Critical Response #2: “Power to the People / Humans in the Loop”
Generally, when people react to “Artificial Intelligence”, I think a science-fiction view of a “sentient being” – Skynet, Androids, etc – prevails. Various media such as “Black Mirror” portray AI as a form of human brain transplant. However, this immediately puts humans and AI as parallel and horizontal, which may hinder our understanding of AI. With this view, the idea of a Big Red Button AI seems predominant, and our interactions become somewhat obsolete. I would like to reflect upon the Benefits of Human-in-the-Loop from Ge Wang’s “Humans in the Loop: The Design of Interactive AI Systems” article.
Why do we continue to raise the dead to demonstrate AI? We seem to take advantage of well-known artists’ conceived symbolisms and their historical influence to generate skeuomorphic outcomes – like the examples of Deep Cat, Honeymoon in Hell?, Beethoven’s 10th Symphony, and Bach Chorales. The benefits come from its economy in demonstration and false sense of equating with the past masteries. However, as Wang mentions in the article, this stylistic transfer misses the semantics of the artist and also the audience. It is also absent from having significant gains in transparency or incorporating human preference and agency.

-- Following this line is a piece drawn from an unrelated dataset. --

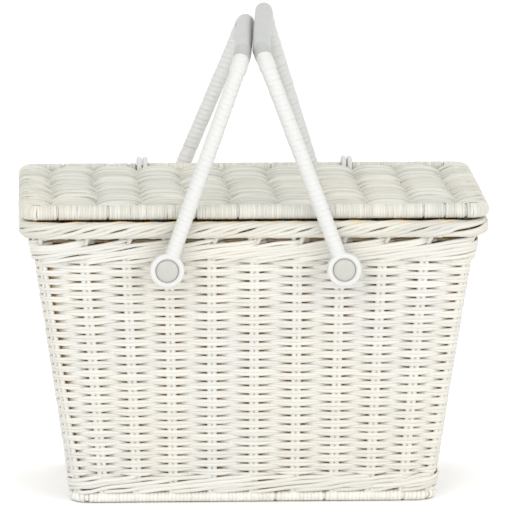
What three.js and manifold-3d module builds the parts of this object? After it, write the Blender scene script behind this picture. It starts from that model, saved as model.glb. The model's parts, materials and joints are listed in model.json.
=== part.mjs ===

Can the AI generate more than a stylistic transfer – perhaps a reinterpretation? Volodos’ take on Turkish March by Mozart is frequently played by pianists, and the piece takes the motive and presents it in a grand, virtuosic way. “Reinterpretation” was done by Volodos, with clear intentions throughout the piece. Would an AI be able to reinterpret? I’m sure no human being is able to reinterpret without data and experience piled up. However, there is something more than data. Humans are able to translate their longing for their mother nation into music and metaphorize falling and landing into life struggles and resilience. I think this kind of recontextualization in the fundamental level may be what current AI might lack.
Perhaps, this is where human-in-the-loop may be most efficient at – putting in something that’s more than data into the loop such as reinterpretation, intention, meaning, emotion, and more. The three design principles (Value human agency, Granularity is a virtue, and Interfaces should extend us) resonate greatly in this sense. Humans are in the main control. Like an automatic vehicle! The gear changes are automatic, yet the rest of the control is human-dependent. Granularity allows for human nuance to take place, making the interaction richer. Lastly, the extended interface gives embodiment and room for expression.
When designing with AI, I struggled locating the North Star as AI often disagreed with my navigation towards it. However, perhaps the critical thinking I should heed to before deciding on the North Star are the two principles (7.11A and 7.11B). What kind of things can be automated? What is more than data, and how can I make interventions? What is my role in this? One more thing I would add is, why is this automation needed?
<List of AI supported activities>
1. Transcription supporter - a system that suggests chord progressions based on given input – where users can select from possible chords.
2. Reharmonization supporter – a system that suggests conventional to unique chord progressions based on the given context – where users can select from possible chords.
3. Hand gesture customization in VR – simple gestures like pinch or wave can be further customized to the user, and users can intervene during training phase.
4. Video game selection supporter – Not based on genre, but based on emotional fulfillment such as triumphant, challenging, therapeutic, flow, and energetic, and if the suggested game is a disagreement, provide fine-tuning words.
5. Activity suggestion and tracker – Have generalized data of emotional differences before and after an activity, make suggestions, compare and contrast the emotional outcome of the user, and further customize a set of suggestions.
6. Piano trio AI – Similar to iRealB Pro where piano, drum, and bass make accompaniments based on a score and tempo, have AI generated instruments to accompany with user inputs/corrections on their styles.
7. Customized bike gear change – taking user data, the bike automatically changes gear based on user preference and corrections
8. Customized voice to text – users can make corrections to falsely transcribed voice into text based on accents or frequently used proper nouns.
9. Reassurance supporter – from a data of reassuring sentences or words, the user can input their current emotion and obtain reassuring quotes provided in the past.
10. Play games with a piano - a system where it takes major chords to go right, minor chord to go left, trills to jump, etc.